The reason Goldenberg and Anglo Leasing happened was because revenues were being siphoned off before they hit the Exchequer.

Which brings me back to the official reports to Parliament by the Controller of Budget.

Going through the COB’s reports for the relevant financial years the following emerge:

At page 7 of the report for the financial year 2013/14, it is clear that as at June 30, 2014, Eurobond receipts had not hit the Exchequer account.

A BREAKDOWN
The first official record of receipts of Eurobond proceeds is the report of the Auditor-General 2013/2014 which records at page 7 and 8 receipts amounting to Sh34.6 billion ($395,4 million).

The next record from the Auditor-General is headed ‘failure to transfer proceeds from the sovereign bond to the National Exchequer Account’ in respect of Sh53 billion ($604.56 million).

This is the amount that was withdrawn offshore to pay the syndicated loan.

In the same breath, the Auditor-General states clearly that authority of the Controller of Budget to incur expenditure was not obtained.

The next and last receipt into the Exchequer account is a mention of receipts from the Eurobond at page 7 of the report by the Controller of the Budget where she confirms receipt of Sh73.81 billion ($815.44 million).

That is all folks. If you add it all up you come to a figure of Sh108.45 billion of Eurobond receipts into the Exchequer account.

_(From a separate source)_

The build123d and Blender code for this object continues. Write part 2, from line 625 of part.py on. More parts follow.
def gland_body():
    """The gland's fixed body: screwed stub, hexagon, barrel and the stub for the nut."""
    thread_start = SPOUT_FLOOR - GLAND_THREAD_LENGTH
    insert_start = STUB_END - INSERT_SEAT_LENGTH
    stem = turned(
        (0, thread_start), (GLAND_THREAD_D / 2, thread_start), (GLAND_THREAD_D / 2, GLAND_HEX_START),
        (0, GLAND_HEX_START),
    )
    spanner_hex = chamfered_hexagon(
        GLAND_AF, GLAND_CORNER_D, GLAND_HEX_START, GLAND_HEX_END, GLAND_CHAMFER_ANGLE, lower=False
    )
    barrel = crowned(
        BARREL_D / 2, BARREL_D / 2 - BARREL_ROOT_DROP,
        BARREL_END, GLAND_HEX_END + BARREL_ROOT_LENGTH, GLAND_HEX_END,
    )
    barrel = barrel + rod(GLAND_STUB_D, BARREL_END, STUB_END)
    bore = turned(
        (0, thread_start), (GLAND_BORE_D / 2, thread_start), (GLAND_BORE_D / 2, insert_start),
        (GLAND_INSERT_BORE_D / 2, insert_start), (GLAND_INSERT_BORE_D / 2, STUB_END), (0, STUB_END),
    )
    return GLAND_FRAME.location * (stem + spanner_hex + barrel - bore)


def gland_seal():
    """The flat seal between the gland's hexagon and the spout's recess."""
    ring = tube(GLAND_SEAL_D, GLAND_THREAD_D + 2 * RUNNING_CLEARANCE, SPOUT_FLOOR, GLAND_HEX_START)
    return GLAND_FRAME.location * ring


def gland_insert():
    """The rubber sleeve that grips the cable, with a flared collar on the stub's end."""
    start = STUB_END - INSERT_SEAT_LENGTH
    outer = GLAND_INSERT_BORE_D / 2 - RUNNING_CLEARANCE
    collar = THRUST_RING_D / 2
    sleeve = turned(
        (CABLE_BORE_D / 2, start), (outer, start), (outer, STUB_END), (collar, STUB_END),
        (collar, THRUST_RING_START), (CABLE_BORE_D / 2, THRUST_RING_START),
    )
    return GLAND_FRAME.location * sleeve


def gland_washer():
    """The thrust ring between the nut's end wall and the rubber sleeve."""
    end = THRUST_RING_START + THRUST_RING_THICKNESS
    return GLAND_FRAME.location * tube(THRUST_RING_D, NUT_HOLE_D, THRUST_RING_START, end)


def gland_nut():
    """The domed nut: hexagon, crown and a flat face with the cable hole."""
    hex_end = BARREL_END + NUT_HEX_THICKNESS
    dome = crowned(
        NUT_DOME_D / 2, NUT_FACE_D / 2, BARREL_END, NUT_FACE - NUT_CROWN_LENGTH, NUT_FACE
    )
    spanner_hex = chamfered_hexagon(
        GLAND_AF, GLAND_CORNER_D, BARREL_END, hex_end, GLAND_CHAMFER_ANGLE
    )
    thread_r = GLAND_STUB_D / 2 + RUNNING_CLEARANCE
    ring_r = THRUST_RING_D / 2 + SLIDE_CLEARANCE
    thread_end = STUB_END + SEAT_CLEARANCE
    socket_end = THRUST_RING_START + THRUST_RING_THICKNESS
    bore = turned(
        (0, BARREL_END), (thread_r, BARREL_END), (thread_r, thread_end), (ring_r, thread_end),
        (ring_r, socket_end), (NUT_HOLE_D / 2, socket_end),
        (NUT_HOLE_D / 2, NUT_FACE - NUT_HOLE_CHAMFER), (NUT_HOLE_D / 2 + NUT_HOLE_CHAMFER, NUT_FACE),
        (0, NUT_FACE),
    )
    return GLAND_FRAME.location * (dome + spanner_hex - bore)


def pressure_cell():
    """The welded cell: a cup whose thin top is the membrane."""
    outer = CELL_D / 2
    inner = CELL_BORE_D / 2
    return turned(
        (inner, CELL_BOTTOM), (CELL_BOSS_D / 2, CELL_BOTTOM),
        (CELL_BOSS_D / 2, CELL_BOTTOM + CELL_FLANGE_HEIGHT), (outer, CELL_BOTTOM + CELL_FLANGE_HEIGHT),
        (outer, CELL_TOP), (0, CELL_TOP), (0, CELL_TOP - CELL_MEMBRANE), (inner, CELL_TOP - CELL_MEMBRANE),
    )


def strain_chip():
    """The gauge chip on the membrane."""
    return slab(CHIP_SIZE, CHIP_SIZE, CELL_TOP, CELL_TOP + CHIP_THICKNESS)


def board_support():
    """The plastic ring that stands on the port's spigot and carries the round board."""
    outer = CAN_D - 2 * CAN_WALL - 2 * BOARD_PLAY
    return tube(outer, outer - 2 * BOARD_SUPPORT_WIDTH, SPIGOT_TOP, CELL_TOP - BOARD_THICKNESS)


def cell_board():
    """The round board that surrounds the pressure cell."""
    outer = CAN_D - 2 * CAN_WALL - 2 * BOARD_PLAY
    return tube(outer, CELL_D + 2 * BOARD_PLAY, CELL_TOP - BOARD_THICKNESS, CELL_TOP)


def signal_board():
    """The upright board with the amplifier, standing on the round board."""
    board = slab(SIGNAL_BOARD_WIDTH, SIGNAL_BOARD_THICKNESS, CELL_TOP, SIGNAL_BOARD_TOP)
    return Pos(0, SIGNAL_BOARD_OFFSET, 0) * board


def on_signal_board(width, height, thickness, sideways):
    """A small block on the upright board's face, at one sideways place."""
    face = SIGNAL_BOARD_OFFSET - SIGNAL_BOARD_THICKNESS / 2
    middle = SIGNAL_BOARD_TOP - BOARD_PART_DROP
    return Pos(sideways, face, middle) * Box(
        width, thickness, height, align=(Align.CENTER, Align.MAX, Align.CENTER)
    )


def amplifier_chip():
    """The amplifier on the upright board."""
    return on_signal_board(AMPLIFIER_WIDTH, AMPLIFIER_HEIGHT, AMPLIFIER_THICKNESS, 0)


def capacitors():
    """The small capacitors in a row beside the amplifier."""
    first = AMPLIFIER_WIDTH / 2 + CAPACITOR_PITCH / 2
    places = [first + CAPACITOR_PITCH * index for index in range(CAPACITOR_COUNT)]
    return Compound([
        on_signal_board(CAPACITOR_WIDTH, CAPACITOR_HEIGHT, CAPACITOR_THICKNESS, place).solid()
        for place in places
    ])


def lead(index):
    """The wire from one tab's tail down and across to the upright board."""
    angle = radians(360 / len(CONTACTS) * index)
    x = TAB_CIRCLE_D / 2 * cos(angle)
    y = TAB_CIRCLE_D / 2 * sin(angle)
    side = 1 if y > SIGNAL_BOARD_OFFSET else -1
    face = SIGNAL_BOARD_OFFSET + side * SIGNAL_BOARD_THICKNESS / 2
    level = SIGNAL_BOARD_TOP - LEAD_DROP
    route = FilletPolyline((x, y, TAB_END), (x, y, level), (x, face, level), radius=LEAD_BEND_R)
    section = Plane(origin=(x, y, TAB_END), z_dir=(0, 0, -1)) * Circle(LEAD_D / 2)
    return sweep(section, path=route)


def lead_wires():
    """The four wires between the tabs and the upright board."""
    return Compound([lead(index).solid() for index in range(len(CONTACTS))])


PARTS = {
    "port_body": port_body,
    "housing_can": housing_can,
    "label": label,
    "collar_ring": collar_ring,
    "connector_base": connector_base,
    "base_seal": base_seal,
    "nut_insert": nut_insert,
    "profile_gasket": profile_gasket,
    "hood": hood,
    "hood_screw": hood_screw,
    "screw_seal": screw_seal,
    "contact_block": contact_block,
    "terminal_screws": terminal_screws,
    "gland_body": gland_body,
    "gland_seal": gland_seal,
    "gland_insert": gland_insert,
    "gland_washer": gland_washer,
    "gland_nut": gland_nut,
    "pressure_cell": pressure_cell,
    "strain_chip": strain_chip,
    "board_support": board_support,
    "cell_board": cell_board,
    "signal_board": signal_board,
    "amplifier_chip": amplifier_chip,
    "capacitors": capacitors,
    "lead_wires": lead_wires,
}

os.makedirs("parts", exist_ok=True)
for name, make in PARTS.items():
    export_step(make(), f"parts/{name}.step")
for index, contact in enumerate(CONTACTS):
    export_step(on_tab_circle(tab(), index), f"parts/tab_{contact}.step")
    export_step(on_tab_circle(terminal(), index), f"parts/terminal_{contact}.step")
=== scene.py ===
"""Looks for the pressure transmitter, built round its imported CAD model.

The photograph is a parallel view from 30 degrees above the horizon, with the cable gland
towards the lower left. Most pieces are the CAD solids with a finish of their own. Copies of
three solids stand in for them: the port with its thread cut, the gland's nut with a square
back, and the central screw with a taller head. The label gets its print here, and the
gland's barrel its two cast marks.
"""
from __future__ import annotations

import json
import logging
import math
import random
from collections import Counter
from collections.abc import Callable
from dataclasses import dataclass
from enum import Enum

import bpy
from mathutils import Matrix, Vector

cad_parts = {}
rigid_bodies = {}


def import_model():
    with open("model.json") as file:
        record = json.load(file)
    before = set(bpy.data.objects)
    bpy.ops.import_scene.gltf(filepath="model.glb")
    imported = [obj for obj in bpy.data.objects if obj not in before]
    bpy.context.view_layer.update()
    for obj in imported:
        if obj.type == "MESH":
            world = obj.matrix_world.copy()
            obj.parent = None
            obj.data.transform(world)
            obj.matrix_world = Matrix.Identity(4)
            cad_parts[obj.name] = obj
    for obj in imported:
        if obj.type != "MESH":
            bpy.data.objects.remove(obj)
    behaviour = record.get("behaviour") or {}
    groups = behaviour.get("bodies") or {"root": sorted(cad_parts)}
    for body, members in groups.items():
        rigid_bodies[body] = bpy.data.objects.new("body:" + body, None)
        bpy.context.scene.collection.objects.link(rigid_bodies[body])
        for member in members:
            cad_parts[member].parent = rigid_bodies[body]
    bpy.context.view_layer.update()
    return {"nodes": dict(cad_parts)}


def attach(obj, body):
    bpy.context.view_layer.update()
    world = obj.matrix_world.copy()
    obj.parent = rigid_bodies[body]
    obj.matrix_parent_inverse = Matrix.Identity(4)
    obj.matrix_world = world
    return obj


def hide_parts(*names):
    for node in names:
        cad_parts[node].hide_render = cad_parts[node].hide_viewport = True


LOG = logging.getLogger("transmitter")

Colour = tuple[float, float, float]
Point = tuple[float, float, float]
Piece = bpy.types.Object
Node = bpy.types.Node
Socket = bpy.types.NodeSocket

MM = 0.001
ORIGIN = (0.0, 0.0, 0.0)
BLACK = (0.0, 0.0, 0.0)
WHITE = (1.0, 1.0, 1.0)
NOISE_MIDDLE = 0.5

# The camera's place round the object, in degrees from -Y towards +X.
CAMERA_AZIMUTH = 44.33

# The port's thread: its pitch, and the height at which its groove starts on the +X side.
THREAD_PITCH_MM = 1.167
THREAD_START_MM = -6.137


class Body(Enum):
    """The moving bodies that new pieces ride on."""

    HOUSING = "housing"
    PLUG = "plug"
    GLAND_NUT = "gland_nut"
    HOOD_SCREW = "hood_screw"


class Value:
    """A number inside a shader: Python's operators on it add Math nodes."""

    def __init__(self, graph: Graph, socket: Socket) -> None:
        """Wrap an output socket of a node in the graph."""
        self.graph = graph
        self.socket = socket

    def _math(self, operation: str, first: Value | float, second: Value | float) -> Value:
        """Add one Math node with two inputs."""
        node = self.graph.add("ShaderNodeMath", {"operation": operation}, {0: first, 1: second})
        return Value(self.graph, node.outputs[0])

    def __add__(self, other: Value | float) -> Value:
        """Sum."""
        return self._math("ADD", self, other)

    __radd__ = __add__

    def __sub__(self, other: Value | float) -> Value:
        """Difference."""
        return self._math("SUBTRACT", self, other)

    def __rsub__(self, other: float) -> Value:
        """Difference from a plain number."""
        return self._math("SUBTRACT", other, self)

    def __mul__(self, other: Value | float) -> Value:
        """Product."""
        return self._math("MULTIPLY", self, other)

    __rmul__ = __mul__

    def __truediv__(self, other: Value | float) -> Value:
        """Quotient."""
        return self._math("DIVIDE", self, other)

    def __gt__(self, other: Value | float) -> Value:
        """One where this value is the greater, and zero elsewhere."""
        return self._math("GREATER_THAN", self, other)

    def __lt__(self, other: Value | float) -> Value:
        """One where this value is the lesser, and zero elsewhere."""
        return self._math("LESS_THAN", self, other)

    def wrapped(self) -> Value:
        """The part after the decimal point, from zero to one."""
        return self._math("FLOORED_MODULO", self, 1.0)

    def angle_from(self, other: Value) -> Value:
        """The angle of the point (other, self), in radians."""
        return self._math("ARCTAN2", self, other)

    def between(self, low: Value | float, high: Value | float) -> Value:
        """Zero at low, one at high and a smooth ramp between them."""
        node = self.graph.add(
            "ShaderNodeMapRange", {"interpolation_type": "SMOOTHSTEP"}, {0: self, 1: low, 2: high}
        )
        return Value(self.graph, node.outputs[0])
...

Add the money that went to pay the syndicated loan of Sh53.2 billion ($604.56 million) and you end up with total Eurobond receipts amounting to Sh161.66 billion ($1.75 billion).

Clearly, the maths don’t add up. Considering that we earned Sh173.91 billion ($2 billion) from the Eurobond in June 2014 plus another Sh73.8 billion , making a total of Sh247.7 billion ($2.81billion) — this leaves a gap of Sh86.07 billion.

INCONSISTENCY
Last week, the National Treasury in an attempt to explain this gap put out a statement showing that an amount Sh86 billion from Eurobond proceeds was transferred to the Exchequer between September 2014 and March 2015.

However, these transfers do not reflect in the report of the Controller of Budget.

The National Treasury has also put out information on which ministry was given what amount from Eurobond proceeds to fund infrastructure.

This information is superfluous. The contradictory statements coming from the Controller of Budget have only served to fudge the matter.

Let us stick to the official records presented to Parliament — in accordance with the requirements of the Constitution — by both the Auditor-General and the Controller of Budget.